YEARENDER-What to look forward to in 2022
(This story corrects para 5 to make clear Djokovic has not disclosed if he is vaccinated)
By Karolos Grohmann
BERLIN (Reuters) - Next year will kick off with the Africa Cup of Nations on Jan. 9 with every major European league forced to release players from the continent to compete for their national teams despite ongoing domestic club competitions.
England's Premier League clubs alone are expected to release some 40 players, with Arsenal, Crystal Palace losing as many as four players while Liverpool are expected to be without three, including Egyptian Mo Salah and Senegalese Sadio Mane.
The tournament will be staged in Cameroon, a year after it was delayed due to COVID-19.
The Australian Open tennis tournament will then pick up the baton on Jan. 17. The biggest question hanging over the year's first Grand Slam is whether nine-time champion and world number one Novak Djokovic will compete for a record 21st Grand Slam.
Australian authorities have said only vaccinated players will be allowed entry while Djokovic, whose vaccination status is unclear, has declined to disclose if he is vaccinated.
The controversial Beijing 2022 Winter Olympics will follow on Feb. 4 with a diplomatic boycott by some western countries, including the United States and Britain, over China's human rights record already in place.
While Beijing has rejected these boycotts as pure politics, the Games will also need to handle the COVID-19 pandemic, the second Olympics to do so after the Tokyo Summer Games in July.
National Football League officials in the United States will be keeping their fingers crossed that the 2022 Super Bowl on Feb. 13 will attract a bigger audience than last year's 96.4 million viewers, the lowest figure since 2007.
The NFL is in the midst of an international expansion with other territories set to be awarded matches, including Germany.
The Champions League final is on May 28 and big spenders Paris St Germain and Manchester City will be hoping it is their time to shine after failing so far to lift the most important trophy in club football.
Current Premier League leaders City came close to the title this year, losing to Chelsea in the final while PSG, losing finalists in 2020, have brought in Argentine great Lionel Messi in a bid to land the trophy.
The 150th edition of the British Open, the oldest golf tournament in the world, will be held at St Andrews' Old Course from July 10-17 with organisers expecting a record crowd.
Among those wanting to play there is 15-time major winner Tiger Woods who has called it his favourite course in the world.
The best golfer of his generation was close to having his leg amputated after a car crash in Los Angeles in February.

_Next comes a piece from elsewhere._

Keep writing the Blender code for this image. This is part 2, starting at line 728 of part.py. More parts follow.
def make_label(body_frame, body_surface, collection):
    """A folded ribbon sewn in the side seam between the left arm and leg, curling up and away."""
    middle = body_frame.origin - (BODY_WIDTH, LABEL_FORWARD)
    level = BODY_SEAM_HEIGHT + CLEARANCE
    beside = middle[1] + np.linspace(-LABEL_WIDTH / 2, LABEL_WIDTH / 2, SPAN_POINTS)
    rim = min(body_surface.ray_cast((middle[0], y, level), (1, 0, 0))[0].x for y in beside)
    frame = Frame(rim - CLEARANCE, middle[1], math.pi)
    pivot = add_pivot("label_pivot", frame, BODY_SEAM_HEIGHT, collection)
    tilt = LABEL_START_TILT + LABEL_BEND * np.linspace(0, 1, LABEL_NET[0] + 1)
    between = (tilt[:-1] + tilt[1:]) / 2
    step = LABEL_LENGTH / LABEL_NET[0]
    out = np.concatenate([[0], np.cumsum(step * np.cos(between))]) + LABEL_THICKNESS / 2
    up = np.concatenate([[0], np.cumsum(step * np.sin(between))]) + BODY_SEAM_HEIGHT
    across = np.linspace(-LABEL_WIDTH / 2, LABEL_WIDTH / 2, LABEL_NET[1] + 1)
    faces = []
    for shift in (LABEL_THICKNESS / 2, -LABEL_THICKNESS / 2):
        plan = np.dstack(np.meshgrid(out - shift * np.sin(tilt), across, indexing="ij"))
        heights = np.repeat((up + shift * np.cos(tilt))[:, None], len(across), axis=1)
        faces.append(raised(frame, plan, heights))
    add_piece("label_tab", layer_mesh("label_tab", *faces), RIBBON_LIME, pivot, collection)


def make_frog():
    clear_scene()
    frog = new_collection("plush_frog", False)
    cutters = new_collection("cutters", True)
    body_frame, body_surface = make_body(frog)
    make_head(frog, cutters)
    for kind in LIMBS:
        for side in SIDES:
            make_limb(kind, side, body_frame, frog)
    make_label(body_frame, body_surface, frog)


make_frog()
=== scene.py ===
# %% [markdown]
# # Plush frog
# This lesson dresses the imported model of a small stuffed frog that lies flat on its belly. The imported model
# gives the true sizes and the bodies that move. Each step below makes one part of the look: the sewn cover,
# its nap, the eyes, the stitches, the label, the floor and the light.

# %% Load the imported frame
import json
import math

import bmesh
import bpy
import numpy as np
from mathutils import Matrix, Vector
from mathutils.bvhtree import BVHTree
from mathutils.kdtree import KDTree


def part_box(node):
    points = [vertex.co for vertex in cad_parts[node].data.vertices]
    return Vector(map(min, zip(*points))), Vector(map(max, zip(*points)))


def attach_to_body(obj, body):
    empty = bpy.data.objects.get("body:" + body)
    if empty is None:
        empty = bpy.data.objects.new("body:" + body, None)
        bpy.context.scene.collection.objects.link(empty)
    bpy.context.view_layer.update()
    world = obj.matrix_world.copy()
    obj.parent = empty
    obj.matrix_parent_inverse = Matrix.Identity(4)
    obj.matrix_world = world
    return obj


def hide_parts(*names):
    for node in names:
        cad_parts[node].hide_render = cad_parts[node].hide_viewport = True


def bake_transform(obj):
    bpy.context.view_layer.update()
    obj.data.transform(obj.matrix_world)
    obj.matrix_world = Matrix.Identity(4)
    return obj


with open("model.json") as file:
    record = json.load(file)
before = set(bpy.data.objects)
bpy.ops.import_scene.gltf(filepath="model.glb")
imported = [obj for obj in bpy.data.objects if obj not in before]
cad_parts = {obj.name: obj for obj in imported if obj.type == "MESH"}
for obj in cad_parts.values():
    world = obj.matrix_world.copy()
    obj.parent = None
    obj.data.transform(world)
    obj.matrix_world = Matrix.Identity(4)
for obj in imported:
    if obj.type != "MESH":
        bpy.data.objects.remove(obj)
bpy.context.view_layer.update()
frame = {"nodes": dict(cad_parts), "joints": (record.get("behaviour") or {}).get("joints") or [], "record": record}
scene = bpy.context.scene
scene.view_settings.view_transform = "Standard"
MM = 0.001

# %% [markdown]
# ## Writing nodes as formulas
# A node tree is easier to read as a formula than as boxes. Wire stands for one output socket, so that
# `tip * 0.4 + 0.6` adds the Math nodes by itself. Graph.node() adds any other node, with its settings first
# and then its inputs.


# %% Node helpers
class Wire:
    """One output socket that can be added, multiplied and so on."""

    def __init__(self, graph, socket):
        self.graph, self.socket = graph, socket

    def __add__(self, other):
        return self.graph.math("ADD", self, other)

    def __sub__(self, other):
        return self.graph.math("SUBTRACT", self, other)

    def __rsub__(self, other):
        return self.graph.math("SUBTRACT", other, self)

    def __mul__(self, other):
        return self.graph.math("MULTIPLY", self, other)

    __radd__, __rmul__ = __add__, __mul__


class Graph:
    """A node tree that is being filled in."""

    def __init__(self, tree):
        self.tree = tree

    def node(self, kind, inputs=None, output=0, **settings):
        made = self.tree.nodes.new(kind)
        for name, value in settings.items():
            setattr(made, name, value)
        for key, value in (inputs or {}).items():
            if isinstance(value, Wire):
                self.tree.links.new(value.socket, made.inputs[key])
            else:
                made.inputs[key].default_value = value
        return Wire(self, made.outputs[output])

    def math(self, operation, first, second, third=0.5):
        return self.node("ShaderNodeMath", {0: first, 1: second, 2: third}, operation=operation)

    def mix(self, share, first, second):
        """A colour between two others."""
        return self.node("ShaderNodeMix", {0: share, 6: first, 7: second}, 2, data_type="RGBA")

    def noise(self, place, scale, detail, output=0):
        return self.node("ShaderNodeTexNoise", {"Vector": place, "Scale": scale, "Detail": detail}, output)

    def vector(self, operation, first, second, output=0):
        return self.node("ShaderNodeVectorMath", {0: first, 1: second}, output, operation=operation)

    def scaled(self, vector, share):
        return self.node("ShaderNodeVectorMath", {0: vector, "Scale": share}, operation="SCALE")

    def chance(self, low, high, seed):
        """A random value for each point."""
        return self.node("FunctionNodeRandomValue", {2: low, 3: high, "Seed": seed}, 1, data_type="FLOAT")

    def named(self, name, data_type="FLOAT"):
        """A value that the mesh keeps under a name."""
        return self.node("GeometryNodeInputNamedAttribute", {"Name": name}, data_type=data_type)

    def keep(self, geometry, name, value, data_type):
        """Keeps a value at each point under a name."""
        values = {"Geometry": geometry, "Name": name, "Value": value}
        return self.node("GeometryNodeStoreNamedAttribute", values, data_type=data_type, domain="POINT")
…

The soccer World Cup in Qatar is already confirmed as one of the year's sporting highlights, with the Gulf state a target for human rights activists.
Many soccer fans are still fuming over the decision to award the tournament to a country with no football tradition and with a desert climate unsuitable for top-level competitive matches.
The weather has also forced a change of dates and the event will not be staged in the northern hemisphere's summer period due to the scorching heat in Qatar in those months.
Instead it will be held in November-December which means major football leagues must stop in October, two months after starting their seasons, and resume again in late December.